Как непривычно естественно видеть, что боль — больше не проблема! Ведь боль вызывает затруднения только тогда, когда самосознание блокирует мозг и заполняет его коридоры повторящимся эхом — отвращение к отвращению, страх перед страхом, содрогание от содрогания, вина из-за вины — искаженные мысли, пойманные в круги бесконечных повторений. В своем обычном сознании человек живет подобно тому, кто пытается говорить в помещении с очень чутким эхом; он может чего-нибудь добиться только в том случае, если упорно игнорирует постоянное звучание отражений собственного голоса. Ведь в мозге существуют эха и повторящиеся образы всех уровней ощущений, мыслей и чувств, продолжающие звучать в катакомбах памяти. Трудность в том, что, принимая за разум обычные воспоминания, мы рассматриваем отдельные сообщения из этого хранилища информации как осмысленные комментарии к тому, что делаем в текущее мгновение. Так же как и от избытка спиртного, от избытка самосознания мы начинаем чувствовать, что двоимся, и принимаем этот двоящийся образ за два различных своих “я” — ментальное и материальное, контролирующее и контролируемое, благоразумное и спонтанное. Так, вместо того, чтобы просто страдать, мы страдаем от страдания, а затем страдаем от страдания от страдания.

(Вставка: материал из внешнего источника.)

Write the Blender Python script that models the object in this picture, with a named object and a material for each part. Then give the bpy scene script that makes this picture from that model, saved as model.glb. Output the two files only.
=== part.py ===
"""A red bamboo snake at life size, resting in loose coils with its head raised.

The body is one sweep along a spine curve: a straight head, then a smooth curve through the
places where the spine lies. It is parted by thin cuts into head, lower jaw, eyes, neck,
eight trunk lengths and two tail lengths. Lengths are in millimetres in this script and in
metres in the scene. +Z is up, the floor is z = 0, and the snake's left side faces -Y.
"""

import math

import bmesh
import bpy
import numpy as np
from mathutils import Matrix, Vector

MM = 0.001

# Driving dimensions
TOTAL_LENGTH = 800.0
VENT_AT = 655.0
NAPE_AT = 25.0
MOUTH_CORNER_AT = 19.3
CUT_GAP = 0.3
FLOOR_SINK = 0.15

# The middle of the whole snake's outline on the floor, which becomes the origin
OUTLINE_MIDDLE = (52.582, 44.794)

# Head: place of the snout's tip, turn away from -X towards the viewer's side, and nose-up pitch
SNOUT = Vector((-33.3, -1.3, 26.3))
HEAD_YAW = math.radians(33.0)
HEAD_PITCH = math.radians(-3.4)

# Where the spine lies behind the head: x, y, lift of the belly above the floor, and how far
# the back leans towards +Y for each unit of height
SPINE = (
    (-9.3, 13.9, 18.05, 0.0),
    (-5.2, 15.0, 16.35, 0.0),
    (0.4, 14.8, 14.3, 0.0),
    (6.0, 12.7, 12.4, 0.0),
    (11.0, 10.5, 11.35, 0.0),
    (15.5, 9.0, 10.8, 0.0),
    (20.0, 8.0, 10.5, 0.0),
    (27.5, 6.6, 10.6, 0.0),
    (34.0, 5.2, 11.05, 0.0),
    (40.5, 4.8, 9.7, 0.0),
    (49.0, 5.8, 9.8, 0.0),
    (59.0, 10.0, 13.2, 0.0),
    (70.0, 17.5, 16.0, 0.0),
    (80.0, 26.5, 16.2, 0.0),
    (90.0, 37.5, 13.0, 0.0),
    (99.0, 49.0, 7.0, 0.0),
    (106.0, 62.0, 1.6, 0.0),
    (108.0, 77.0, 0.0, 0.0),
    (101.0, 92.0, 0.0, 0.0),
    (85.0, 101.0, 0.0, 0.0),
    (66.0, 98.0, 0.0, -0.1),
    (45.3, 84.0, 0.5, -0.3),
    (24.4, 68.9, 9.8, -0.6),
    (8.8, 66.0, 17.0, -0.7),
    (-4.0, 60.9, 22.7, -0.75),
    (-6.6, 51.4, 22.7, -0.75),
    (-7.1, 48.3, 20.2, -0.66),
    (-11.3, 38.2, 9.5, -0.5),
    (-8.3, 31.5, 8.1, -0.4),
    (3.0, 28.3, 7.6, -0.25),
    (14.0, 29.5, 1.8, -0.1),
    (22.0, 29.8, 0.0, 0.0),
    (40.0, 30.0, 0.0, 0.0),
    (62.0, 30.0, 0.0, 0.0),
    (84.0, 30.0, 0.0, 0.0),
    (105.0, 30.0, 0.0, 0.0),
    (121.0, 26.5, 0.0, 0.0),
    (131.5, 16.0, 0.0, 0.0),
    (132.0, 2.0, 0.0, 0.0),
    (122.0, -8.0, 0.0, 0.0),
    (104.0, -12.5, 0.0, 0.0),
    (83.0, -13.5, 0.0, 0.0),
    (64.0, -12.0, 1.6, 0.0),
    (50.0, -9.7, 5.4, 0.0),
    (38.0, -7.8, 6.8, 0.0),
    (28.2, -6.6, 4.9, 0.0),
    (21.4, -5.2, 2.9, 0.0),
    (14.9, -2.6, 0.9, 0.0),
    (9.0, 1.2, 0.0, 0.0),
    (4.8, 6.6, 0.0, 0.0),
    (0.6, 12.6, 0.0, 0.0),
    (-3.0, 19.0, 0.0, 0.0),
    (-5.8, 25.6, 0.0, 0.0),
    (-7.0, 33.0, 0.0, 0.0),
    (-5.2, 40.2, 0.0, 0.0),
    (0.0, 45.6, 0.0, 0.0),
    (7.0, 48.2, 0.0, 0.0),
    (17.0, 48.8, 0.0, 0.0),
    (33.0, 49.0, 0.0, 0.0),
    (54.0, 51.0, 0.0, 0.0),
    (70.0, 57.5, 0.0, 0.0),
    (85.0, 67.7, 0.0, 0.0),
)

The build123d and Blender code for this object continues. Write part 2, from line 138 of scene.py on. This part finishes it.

Как всегда говорилось, ясность наступает с отказом от “я”. Это означает, что нужно научиться просто не отождествляться с этими эхами и отражениями. В противном случае, мы оказываемся в зеркальном зале, где продолжаем танцевать, принимая свои отражения за своевольных партнеров по танцу. Мы движемся кругами, потому что следуем тому, что уже сделали. Мы теряем связь со своим подлинным естеством, представляющим собой не совокупность образов, а великое самостоятельное действие текущего мгновения, о котором у нас еще нет воспоминаний. Дар памяти и умение упорядочивать во времени события прошлого создает иллюзию, что прошлое так же относится к настоящему, как действующий — к своему действию, а движущий — к приводимому в движение. Поэтому, передавая инициативу нашим отражениям и живя с оглядкой на прошлое, мы находимся не совсем здесь и поэтому всегда немножко опаздываем на праздник. Но что может быть очевиднее понимания, что прошлое проистекает из настоящего, как расходящиеся волны за кормой корабля, и что если уж нам суждено жить в этой жизни, лучшее место для этого здесь?
* * *
И вот вечер завершает день, который, как мне кажется, длился вечно. В одном конце сада на фоне далекой горной гряды за поляной возвышается полукруг высоких деревьев с густой листвой — полукруг чем-то напоминающий рощу перед древним храмом. Именно отсюда к нам приходят глубокие зелено-голубые сумерки, с приближением которых умолкают птицы и затихает разговор. Мы наблюдаем закат, сидя гуськом на коньке большого сарая, крытого дощечками из красного дерева. Потрескавшаяся и покоробившаяся крыша, кажется, доходит до самой земли. Перед нами, на западе, находится небольшая лужайка, где пощипывают траву две белых козы, а еще дальше в этом направлении виднеется дом Роберта с огоньками в кухонных окнах, которые говорят о том, что Берилла готовит ужин. Пришло время уйти в дом и предоставить сад пробуждающимся звездам.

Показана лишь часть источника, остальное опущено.